## START
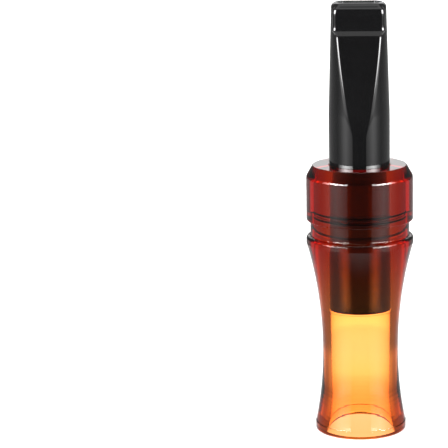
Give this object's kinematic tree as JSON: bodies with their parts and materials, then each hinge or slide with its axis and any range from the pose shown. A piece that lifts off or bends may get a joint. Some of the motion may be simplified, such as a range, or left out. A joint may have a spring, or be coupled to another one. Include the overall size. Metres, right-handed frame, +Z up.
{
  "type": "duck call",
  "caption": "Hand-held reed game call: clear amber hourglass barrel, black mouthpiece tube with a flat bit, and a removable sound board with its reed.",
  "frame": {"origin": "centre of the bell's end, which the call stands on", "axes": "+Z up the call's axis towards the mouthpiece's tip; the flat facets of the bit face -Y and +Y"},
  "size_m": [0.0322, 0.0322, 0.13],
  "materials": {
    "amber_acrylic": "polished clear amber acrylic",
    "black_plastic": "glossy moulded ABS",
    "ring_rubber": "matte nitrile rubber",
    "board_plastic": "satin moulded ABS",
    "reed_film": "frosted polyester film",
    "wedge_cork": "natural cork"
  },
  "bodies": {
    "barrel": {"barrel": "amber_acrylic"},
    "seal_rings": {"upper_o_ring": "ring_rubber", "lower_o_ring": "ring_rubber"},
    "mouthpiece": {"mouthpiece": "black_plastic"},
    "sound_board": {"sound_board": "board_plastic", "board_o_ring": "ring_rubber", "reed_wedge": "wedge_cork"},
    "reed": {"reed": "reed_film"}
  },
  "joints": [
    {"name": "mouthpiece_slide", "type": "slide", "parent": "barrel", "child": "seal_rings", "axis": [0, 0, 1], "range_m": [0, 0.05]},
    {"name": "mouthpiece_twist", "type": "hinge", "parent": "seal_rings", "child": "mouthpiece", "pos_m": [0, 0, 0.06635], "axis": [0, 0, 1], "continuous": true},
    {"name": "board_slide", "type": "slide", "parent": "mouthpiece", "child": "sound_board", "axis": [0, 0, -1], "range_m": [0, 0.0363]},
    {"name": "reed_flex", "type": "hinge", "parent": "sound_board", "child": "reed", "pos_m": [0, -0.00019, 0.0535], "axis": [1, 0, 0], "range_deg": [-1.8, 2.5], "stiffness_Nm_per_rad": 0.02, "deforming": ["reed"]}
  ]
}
## END
## Given instruction
Output every line above without altering anything.

## The output
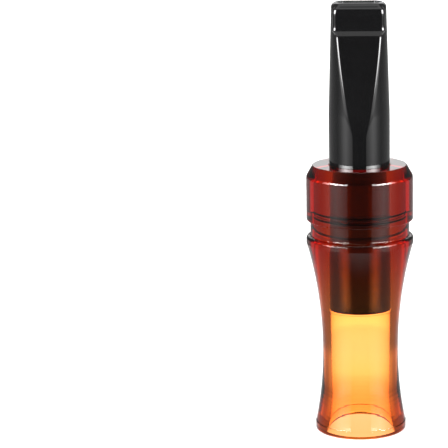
Give this object's kinematic tree as JSON: bodies with their parts and materials, then each hinge or slide with its axis and any range from the pose shown. A piece that lifts off or bends may get a joint. Some of the motion may be simplified, such as a range, or left out. A joint may have a spring, or be coupled to another one. Include the overall size. Metres, right-handed frame, +Z up.
{
  "type": "duck call",
  "caption": "Hand-held reed game call: clear amber hourglass barrel, black mouthpiece tube with a flat bit, and a removable sound board with its reed.",
  "frame": {"origin": "centre of the bell's end, which the call stands on", "axes": "+Z up the call's axis towards the mouthpiece's tip; the flat facets of the bit face -Y and +Y"},
  "size_m": [0.0322, 0.0322, 0.13],
  "materials": {
    "amber_acrylic": "polished clear amber acrylic",
    "black_plastic": "glossy moulded ABS",
    "ring_rubber": "matte nitrile rubber",
    "board_plastic": "satin moulded ABS",
    "reed_film": "frosted polyester film",
    "wedge_cork": "natural cork"
  },
  "bodies": {
    "barrel": {"barrel": "amber_acrylic"},
    "seal_rings": {"upper_o_ring": "ring_rubber", "lower_o_ring": "ring_rubber"},
    "mouthpiece": {"mouthpiece": "black_plastic"},
    "sound_board": {"sound_board": "board_plastic", "board_o_ring": "ring_rubber", "reed_wedge": "wedge_cork"},
    "reed": {"reed": "reed_film"}
  },
  "joints": [
    {"name": "mouthpiece_slide", "type": "slide", "parent": "barrel", "child": "seal_rings", "axis": [0, 0, 1], "range_m": [0, 0.05]},
    {"name": "mouthpiece_twist", "type": "hinge", "parent": "seal_rings", "child": "mouthpiece", "pos_m": [0, 0, 0.06635], "axis": [0, 0, 1], "continuous": true},
    {"name": "board_slide", "type": "slide", "parent": "mouthpiece", "child": "sound_board", "axis": [0, 0, -1], "range_m": [0, 0.0363]},
    {"name": "reed_flex", "type": "hinge", "parent": "sound_board", "child": "reed", "pos_m": [0, -0.00019, 0.0535], "axis": [1, 0, 0], "range_deg": [-1.8, 2.5], "stiffness_Nm_per_rad": 0.02, "deforming": ["reed"]}
  ]
}